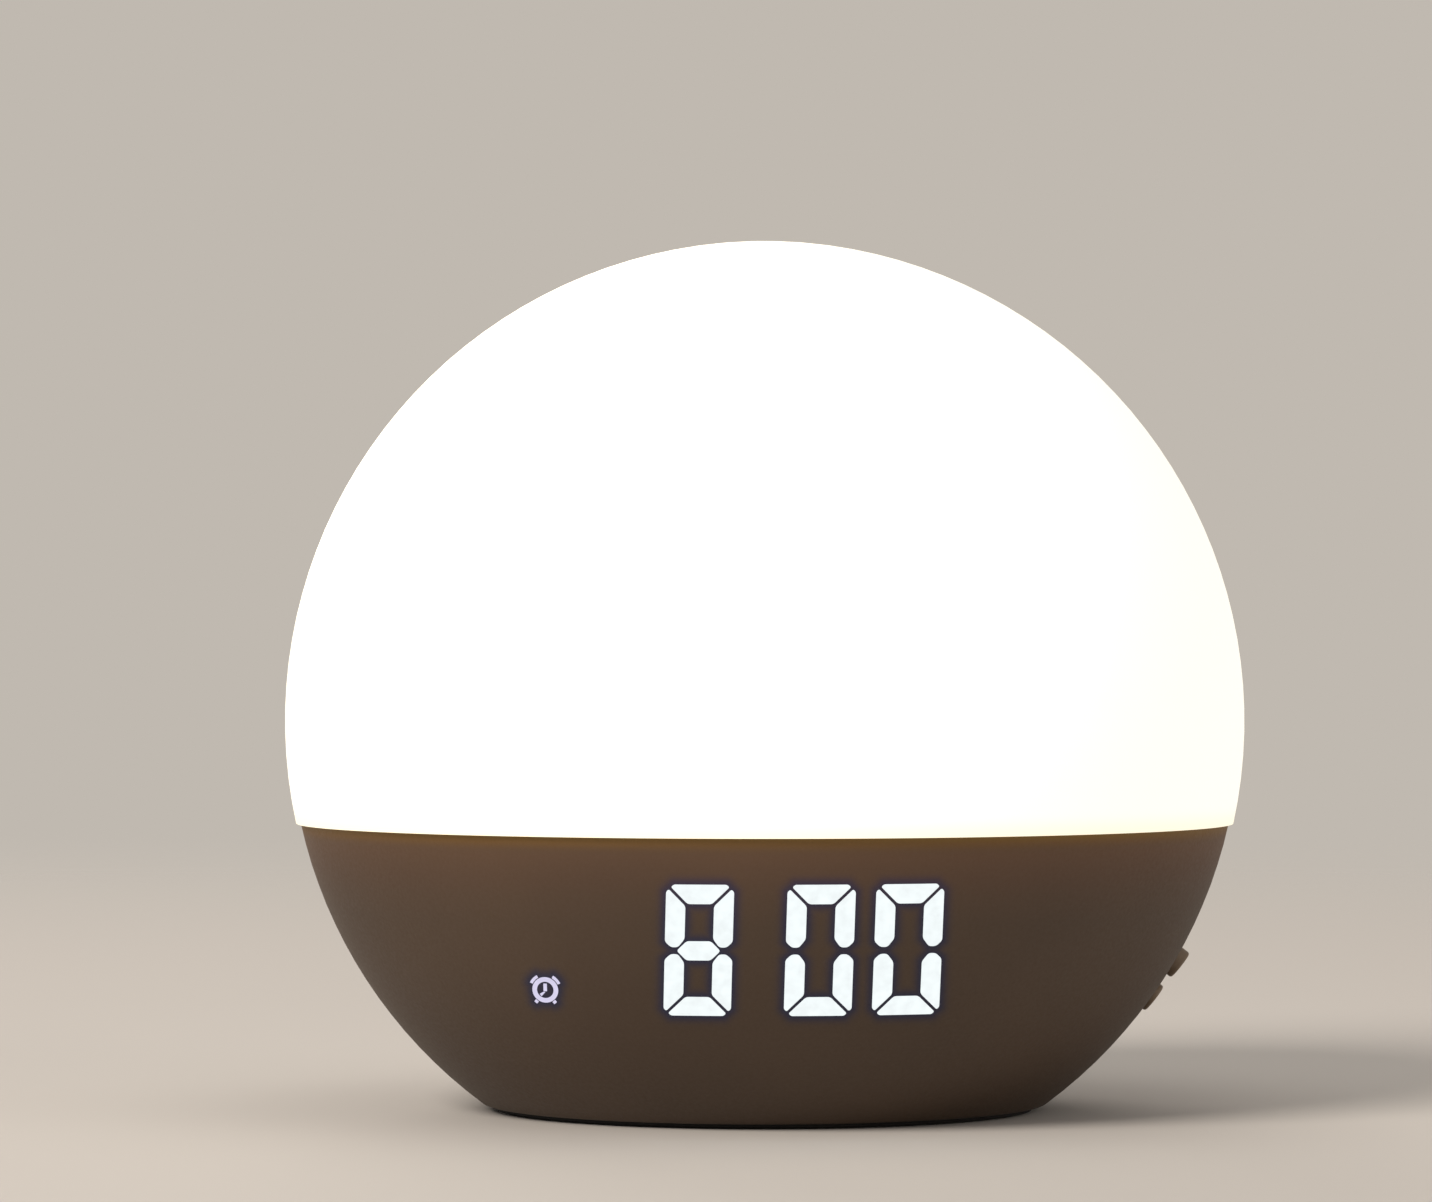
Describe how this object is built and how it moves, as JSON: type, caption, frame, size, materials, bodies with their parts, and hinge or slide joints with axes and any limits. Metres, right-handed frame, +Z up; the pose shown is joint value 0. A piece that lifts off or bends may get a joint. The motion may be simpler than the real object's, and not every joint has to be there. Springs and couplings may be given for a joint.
{
  "type": "sunrise alarm clock",
  "caption": "Bedside wake-up light: a glowing opal globe dome on a bowl-shaped matt base with a hidden digital clock display and push buttons.",
  "frame": {"origin": "on the table, under the middle of the globe", "axes": "+Z up, the display looks along -Y, +X to the display's right as it is read"},
  "size_m": [0.15, 0.15, 0.1358],
  "materials": {
    "dome_diffuser": "opal satin, lit from inside",
    "light_tray": "moulded, satin",
    "tray_screws": "zinc plated",
    "led_board": "white solder resist",
    "led_chips": "phosphor yellow",
    "led_board_screws": "zinc plated",
    "base_shell": "fine matt texture",
    "bottom_cover": "fine matt texture",
    "cover_screws": "zinc plated",
    "foot_ring": "matt",
    "display_block": "moulded, satin",
    "display_film": "frosted film",
    "display_board": "solder resist, semi-gloss",
    "display_leds": "phosphor yellow",
    "display_screws": "zinc plated",
    "main_board": "solder resist, semi-gloss",
    "board_chips": "moulded epoxy",
    "board_capacitors": "shrink sleeve",
    "board_connectors": "natural nylon",
    "main_board_screws": "zinc plated",
    "power_inlet": "nickel plated",
    "speaker_gasket": "foam",
    "speaker_frame": "black zinc",
    "speaker_magnet": "bare ferrite and plate",
    "speaker_cone": "coated paper",
    "battery_door": "fine matt texture",
    "coin_cell": "polished can",
    "battery_contacts": "plated spring leaf",
    "side_switch_board": "solder resist, semi-gloss",
    "side_switches": "moulded, satin",
    "back_switch_board": "solder resist, semi-gloss",
    "back_switches": "moulded, satin",
    "switch_board_screws": "zinc plated",
    "button_up": "fine matt texture",
    "up_plunger": "moulded, satin",
    "button_down": "fine matt texture",
    "down_plunger": "moulded, satin",
    "button_light": "fine matt texture",
    "light_plunger": "moulded, satin",
    "button_clock": "fine matt texture",
    "clock_plunger": "moulded, satin",
    "button_alarm": "fine matt texture",
    "alarm_plunger": "moulded, satin",
    "button_sound": "fine matt texture",
    "sound_plunger": "moulded, satin",
    "led_lead": "wire insulation",
    "display_ribbon": "flat flexible cable",
    "speaker_lead": "wire insulation",
    "side_switch_lead": "flat flexible cable",
    "back_switch_lead": "flat flexible cable"
  },
  "bodies": {
    "base": {"dome_diffuser": "dome_diffuser", "light_tray": "light_tray", "tray_screws": "tray_screws", "led_board": "led_board", "led_chips": "led_chips", "led_board_screws": "led_board_screws", "base_shell": "base_shell", "bottom_cover": "bottom_cover", "cover_screws": "cover_screws", "foot_ring": "foot_ring", "display_block": "display_block", "display_film": "display_film", "display_board": "display_board", "display_leds": "display_leds", "display_screws": "display_screws", "main_board": "main_board", "board_chips": "board_chips", "board_capacitors": "board_capacitors", "board_connectors": "board_connectors", "main_board_screws": "main_board_screws", "power_inlet": "power_inlet", "speaker_gasket": "speaker_gasket", "speaker_frame": "speaker_frame", "speaker_magnet": "speaker_magnet", "speaker_cone": "speaker_cone", "coin_cell": "coin_cell", "battery_contacts": "battery_contacts", "side_switch_board": "side_switch_board", "side_switches": "side_switches", "back_switch_board": "back_switch_board", "back_switches": "back_switches", "switch_board_screws": "switch_board_screws", "led_lead": "led_lead", "display_ribbon": "display_ribbon", "speaker_lead": "speaker_lead", "side_switch_lead": "side_switch_lead", "back_switch_lead": "back_switch_lead"},
    "up_button": {"button_up": "button_up", "up_plunger": "up_plunger"},
    "down_button": {"button_down": "button_down", "down_plunger": "down_plunger"},
    "light_button": {"button_light": "button_light", "light_plunger": "light_plunger"},
    "clock_button": {"button_clock": "button_clock", "clock_plunger": "clock_plunger"},
    "alarm_button": {"button_alarm": "button_alarm", "alarm_plunger": "alarm_plunger"},
    "sound_button": {"button_sound": "button_sound", "sound_plunger": "sound_plunger"},
    "battery_hatch": {"battery_door": "battery_door"}
  },
  "joints": [
    {"name": "up_button_press", "type": "slide", "parent": "base", "child": "up_button", "axis": [-0.788, 0, 0.6157], "range_m": [0, 0.0006], "stiffness_N_per_m": 800, "springref_m": -0.0005},
    {"name": "down_button_press", "type": "slide", "parent": "base", "child": "down_button", "axis": [-0.788, 0, 0.6157], "range_m": [0, 0.0006], "stiffness_N_per_m": 800, "springref_m": -0.0005},
    {"name": "light_button_press", "type": "slide", "parent": "base", "child": "light_button", "axis": [0, -0.9272, 0.3746], "range_m": [0, 0.0006], "stiffness_N_per_m": 800, "springref_m": -0.0005},
    {"name": "clock_button_press", "type": "slide", "parent": "base", "child": "clock_button", "axis": [0, -0.9272, 0.3746], "range_m": [0, 0.0006], "stiffness_N_per_m": 800, "springref_m": -0.0005},
    {"name": "alarm_button_press", "type": "slide", "parent": "base", "child": "alarm_button", "axis": [0, -0.9272, 0.3746], "range_m": [0, 0.0006], "stiffness_N_per_m": 800, "springref_m": -0.0005},
    {"name": "sound_button_press", "type": "slide", "parent": "base", "child": "sound_button", "axis": [0, -0.9272, 0.3746], "range_m": [0, 0.0006], "stiffness_N_per_m": 800, "springref_m": -0.0005},
    {"name": "battery_hatch_turn", "type": "hinge", "parent": "base", "child": "battery_hatch", "pos_m": [0, 0.01955, 0.0018], "axis": [0, 0, 1], "range_deg": [0, 45]}
  ]
}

....................

=== Directions for this task ===
Copy out the full material exactly as it appears.

=== Reply to the exercise ===
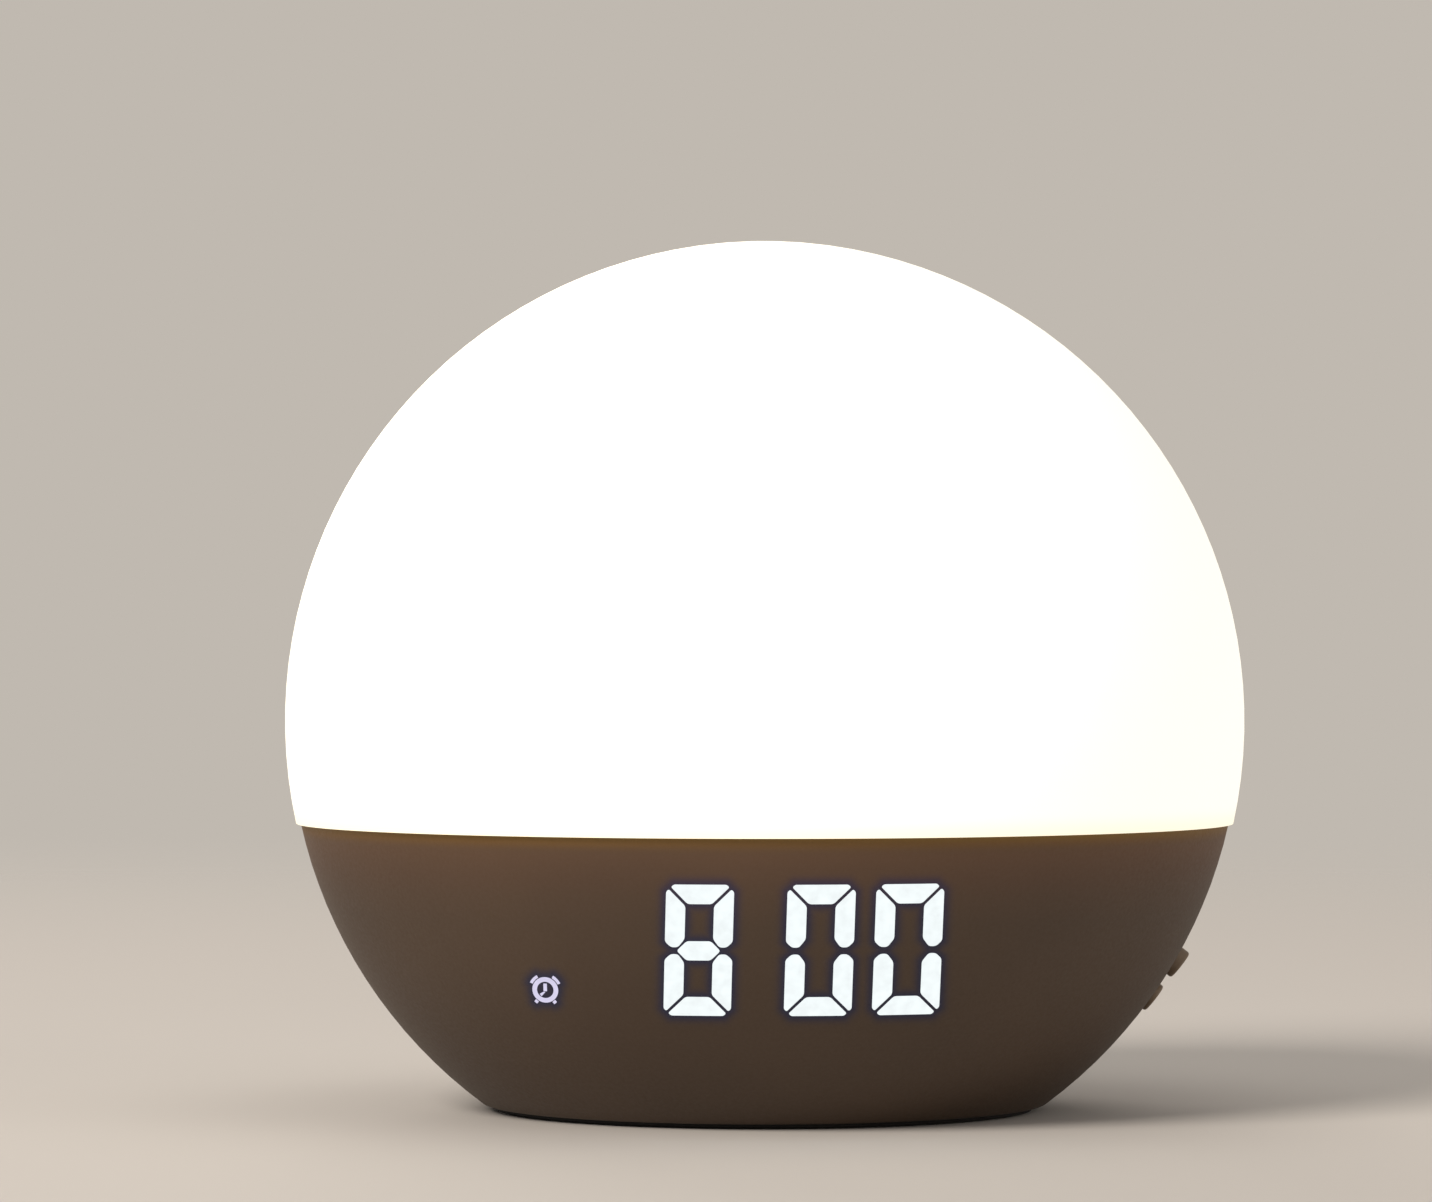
Describe how this object is built and how it moves, as JSON: type, caption, frame, size, materials, bodies with their parts, and hinge or slide joints with axes and any limits. Metres, right-handed frame, +Z up; the pose shown is joint value 0. A piece that lifts off or bends may get a joint. The motion may be simpler than the real object's, and not every joint has to be there. Springs and couplings may be given for a joint.
{
  "type": "sunrise alarm clock",
  "caption": "Bedside wake-up light: a glowing opal globe dome on a bowl-shaped matt base with a hidden digital clock display and push buttons.",
  "frame": {"origin": "on the table, under the middle of the globe", "axes": "+Z up, the display looks along -Y, +X to the display's right as it is read"},
  "size_m": [0.15, 0.15, 0.1358],
  "materials": {
    "dome_diffuser": "opal satin, lit from inside",
    "light_tray": "moulded, satin",
    "tray_screws": "zinc plated",
    "led_board": "white solder resist",
    "led_chips": "phosphor yellow",
    "led_board_screws": "zinc plated",
    "base_shell": "fine matt texture",
    "bottom_cover": "fine matt texture",
    "cover_screws": "zinc plated",
    "foot_ring": "matt",
    "display_block": "moulded, satin",
    "display_film": "frosted film",
    "display_board": "solder resist, semi-gloss",
    "display_leds": "phosphor yellow",
    "display_screws": "zinc plated",
    "main_board": "solder resist, semi-gloss",
    "board_chips": "moulded epoxy",
    "board_capacitors": "shrink sleeve",
    "board_connectors": "natural nylon",
    "main_board_screws": "zinc plated",
    "power_inlet": "nickel plated",
    "speaker_gasket": "foam",
    "speaker_frame": "black zinc",
    "speaker_magnet": "bare ferrite and plate",
    "speaker_cone": "coated paper",
    "battery_door": "fine matt texture",
    "coin_cell": "polished can",
    "battery_contacts": "plated spring leaf",
    "side_switch_board": "solder resist, semi-gloss",
    "side_switches": "moulded, satin",
    "back_switch_board": "solder resist, semi-gloss",
    "back_switches": "moulded, satin",
    "switch_board_screws": "zinc plated",
    "button_up": "fine matt texture",
    "up_plunger": "moulded, satin",
    "button_down": "fine matt texture",
    "down_plunger": "moulded, satin",
    "button_light": "fine matt texture",
    "light_plunger": "moulded, satin",
    "button_clock": "fine matt texture",
    "clock_plunger": "moulded, satin",
    "button_alarm": "fine matt texture",
    "alarm_plunger": "moulded, satin",
    "button_sound": "fine matt texture",
    "sound_plunger": "moulded, satin",
    "led_lead": "wire insulation",
    "display_ribbon": "flat flexible cable",
    "speaker_lead": "wire insulation",
    "side_switch_lead": "flat flexible cable",
    "back_switch_lead": "flat flexible cable"
  },
  "bodies": {
    "base": {"dome_diffuser": "dome_diffuser", "light_tray": "light_tray", "tray_screws": "tray_screws", "led_board": "led_board", "led_chips": "led_chips", "led_board_screws": "led_board_screws", "base_shell": "base_shell", "bottom_cover": "bottom_cover", "cover_screws": "cover_screws", "foot_ring": "foot_ring", "display_block": "display_block", "display_film": "display_film", "display_board": "display_board", "display_leds": "display_leds", "display_screws": "display_screws", "main_board": "main_board", "board_chips": "board_chips", "board_capacitors": "board_capacitors", "board_connectors": "board_connectors", "main_board_screws": "main_board_screws", "power_inlet": "power_inlet", "speaker_gasket": "speaker_gasket", "speaker_frame": "speaker_frame", "speaker_magnet": "speaker_magnet", "speaker_cone": "speaker_cone", "coin_cell": "coin_cell", "battery_contacts": "battery_contacts", "side_switch_board": "side_switch_board", "side_switches": "side_switches", "back_switch_board": "back_switch_board", "back_switches": "back_switches", "switch_board_screws": "switch_board_screws", "led_lead": "led_lead", "display_ribbon": "display_ribbon", "speaker_lead": "speaker_lead", "side_switch_lead": "side_switch_lead", "back_switch_lead": "back_switch_lead"},
    "up_button": {"button_up": "button_up", "up_plunger": "up_plunger"},
    "down_button": {"button_down": "button_down", "down_plunger": "down_plunger"},
    "light_button": {"button_light": "button_light", "light_plunger": "light_plunger"},
    "clock_button": {"button_clock": "button_clock", "clock_plunger": "clock_plunger"},
    "alarm_button": {"button_alarm": "button_alarm", "alarm_plunger": "alarm_plunger"},
    "sound_button": {"button_sound": "button_sound", "sound_plunger": "sound_plunger"},
    "battery_hatch": {"battery_door": "battery_door"}
  },
  "joints": [
    {"name": "up_button_press", "type": "slide", "parent": "base", "child": "up_button", "axis": [-0.788, 0, 0.6157], "range_m": [0, 0.0006], "stiffness_N_per_m": 800, "springref_m": -0.0005},
    {"name": "down_button_press", "type": "slide", "parent": "base", "child": "down_button", "axis": [-0.788, 0, 0.6157], "range_m": [0, 0.0006], "stiffness_N_per_m": 800, "springref_m": -0.0005},
    {"name": "light_button_press", "type": "slide", "parent": "base", "child": "light_button", "axis": [0, -0.9272, 0.3746], "range_m": [0, 0.0006], "stiffness_N_per_m": 800, "springref_m": -0.0005},
    {"name": "clock_button_press", "type": "slide", "parent": "base", "child": "clock_button", "axis": [0, -0.9272, 0.3746], "range_m": [0, 0.0006], "stiffness_N_per_m": 800, "springref_m": -0.0005},
    {"name": "alarm_button_press", "type": "slide", "parent": "base", "child": "alarm_button", "axis": [0, -0.9272, 0.3746], "range_m": [0, 0.0006], "stiffness_N_per_m": 800, "springref_m": -0.0005},
    {"name": "sound_button_press", "type": "slide", "parent": "base", "child": "sound_button", "axis": [0, -0.9272, 0.3746], "range_m": [0, 0.0006], "stiffness_N_per_m": 800, "springref_m": -0.0005},
    {"name": "battery_hatch_turn", "type": "hinge", "parent": "base", "child": "battery_hatch", "pos_m": [0, 0.01955, 0.0018], "axis": [0, 0, 1], "range_deg": [0, 45]}
  ]
}